Every line with the string "materials" should be gathered.
═══ Information provided
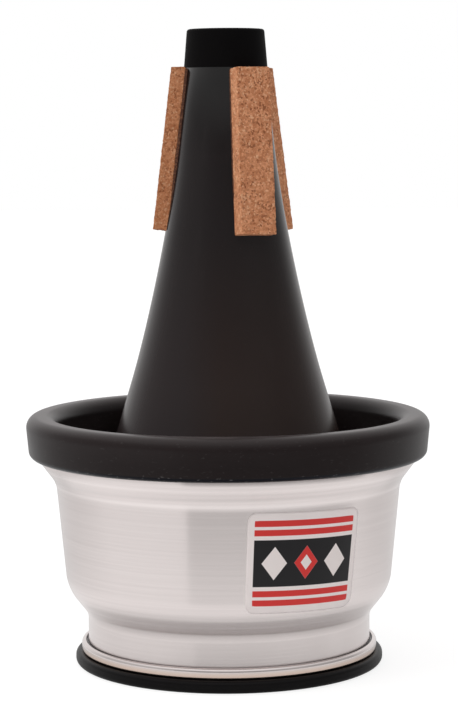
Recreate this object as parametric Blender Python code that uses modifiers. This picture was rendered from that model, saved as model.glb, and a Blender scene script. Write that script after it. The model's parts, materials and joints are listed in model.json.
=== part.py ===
"""Trumpet cup mute: a corked cone that plugs the bell, with an adjustable spun cup around it.

Metres, +Z up. The origin is the centre of the base plate's underside. The mute stands
on its base plate with the narrow throat at the top, and its front faces -Y.
"""
import math

import bmesh
import bpy
from mathutils import Matrix, Vector

# Clearances
SEAT_GAP = 0.0003           # between two pieces that seat on each other
NECK_GAP = 0.0006           # between the cone's skirt and the cup's neck that slides on it

# Facets
TURN_STEPS = 48             # facets round every turned piece
RING_ARC_STEP = math.radians(90)
ARC_STEP = math.radians(30)  # turned arcs get one profile point for each such angle

# Base plate: moulded disc that closes the wide end
BASE_RADIUS = 0.0518
BASE_HEIGHT = 0.0042
BASE_TOP_ROUND = 0.0016
BASE_FOOT_ROUND = 0.0017
FOOT_WIDTH = 0.0100         # flat ring that the mute stands on
RECESS_DEPTH = 0.0015
PANEL_THICKNESS = 0.0021
PANEL_ROUND = 0.0010
SPIGOT_WALL = 0.0017
SPIGOT_HEIGHT = 0.0078      # above the plate, inside the cone's skirt

# Cone: spun body, a slim upper taper flaring into a wider one, then a straight skirt
CONE_LENGTH = 0.2055
CONE_WALL = 0.0012
THROAT_RADIUS = 0.0117
UPPER_TAPER = math.radians(6.7)
FLARE_RADIUS = 0.450
LOWER_TAPER = math.radians(16.75)
SKIRT_RADIUS = 0.0462
SKIRT_LENGTH = 0.0438
SKIRT_ROUND = 0.0060
FLARE_STEP = math.radians(1.6)

# Throat collar: sleeve over the narrow end, with an inward lip on top
COLLAR_LENGTH = 0.0122
COLLAR_LIP = 0.0013
COLLAR_BORE = 0.0097
COLLAR_TOP_RADIUS = 0.0128
COLLAR_WALL = 0.0006        # at its open lower edge
COLLAR_ROUND = 0.0009

# Cork strips: flat outside, hollowed inside to the cone, cut and glued on by hand
STRIP_TOP_WIDTH = 0.0123
STRIP_FOOT_WIDTH = 0.0131
STRIP_LENGTH = 0.0552
STRIP_TOP_THICKNESS = 0.0047
STRIP_FOOT_THICKNESS = 0.0038
STRIP_EDGE_ROUND = 0.0004
STRIP_TRIMS = (0.0, 0.0010, 0.0003)     # cut off the foot of each strip
STRIP_AZIMUTHS = (28.0, -96.0, 134.5)   # degrees from the front, towards +X
STRIP_LEANS = (1.2, -1.4, 2.9)          # degrees, top towards the larger azimuth

# Cup: spun sheet, from the rolled bead at its foot to the plain edge inside the rim edging
CUP_WALL = 0.0007
BEAD_STAND = 0.0023         # how far the bead stands out from the neck
BEAD_HEIGHT = 0.0035
BEAD_TOP_ROUND = 0.0015
BEAD_FOOT_ROUND = 0.0009
BEAD_ROOT_ROUND = 0.0003
NECK_LENGTH = 0.0128
COVE_ROUND = 0.0082
BOWL_FOOT_RADIUS = 0.0544
BOWL_FOOT_HEIGHT = 0.0216
BOWL_FOOT_ROUND = 0.0134
BOWL_TOP_RADIUS = 0.0578
BOWL_TOP_HEIGHT = 0.0571
BOWL_TOP_ROUND = 0.0055
RIM_RADIUS = 0.0629
RIM_HEIGHT = 0.0633
RIM_ROUND = 0.0015
RIM_EDGE = 0.0112           # straight edge above the flare, inside the edging

# Rim edging: slit rubber hose pushed over the cup's edge
EDGING_WALL = 0.0025
EDGING_HEIGHT = 0.0138
EDGING_GRIP = 0.0088        # how deep the cup's edge goes into it
EDGING_OUTER_TOP = 0.0057   # reach outwards from the sheet's middle, at the crest
EDGING_OUTER_FOOT = 0.0036
EDGING_INNER = 0.0055       # reach inwards
EDGING_OUTER_ROUND = 0.0039
EDGING_INNER_ROUND = 0.0045
EDGING_FOOT_ROUND = 0.0028

# Friction ring: square-cut rubber ring in the bead's channel, gripping the skirt
RING_ROUND = 0.0005

# Heights and radii that follow from the sizes above
SKIRT_FOOT = BASE_HEIGHT + SEAT_GAP
CONE_TOP = SKIRT_FOOT + CONE_LENGTH
SKIRT_TOP = SKIRT_FOOT + SKIRT_LENGTH
COLLAR_TOP = CONE_TOP + SEAT_GAP + COLLAR_LIP
COLLAR_FOOT = COLLAR_TOP - COLLAR_LENGTH
CUP_FOOT = BASE_HEIGHT + SEAT_GAP
NECK_BORE = SKIRT_RADIUS + NECK_GAP
NECK_RADIUS = NECK_BORE + CUP_WALL
BEAD_RADIUS = NECK_RADIUS + BEAD_STAND
CUP_EDGE = CUP_FOOT + RIM_HEIGHT + RIM_EDGE
EDGING_FOOT = CUP_EDGE - EDGING_GRIP


def clear_scene():
    for item in list(bpy.data.objects):
        bpy.data.objects.remove(item, do_unlink=True)


def new_collection(name):
    collection = bpy.data.collections.new(name)
    bpy.context.scene.collection.children.link(collection)
    return collection


def make_material(name, colour, roughness, metallic=0.0):
    material = bpy.data.materials.new(name)
    material.use_nodes = True
    shader = material.node_tree.nodes["Principled BSDF"]
    shader.inputs["Base Color"].default_value = (*colour, 1.0)
    shader.inputs["Roughness"].default_value = roughness
    shader.inputs["Metallic"].default_value = metallic
    material.diffuse_color = (*colour, 1.0)
    return material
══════
_Result:_
Recreate this object as parametric Blender Python code that uses modifiers. This picture was rendered from that model, saved as model.glb, and a Blender scene script. Write that script after it. The model's parts, materials and joints are listed in model.json.
    material = bpy.data.materials.new(name)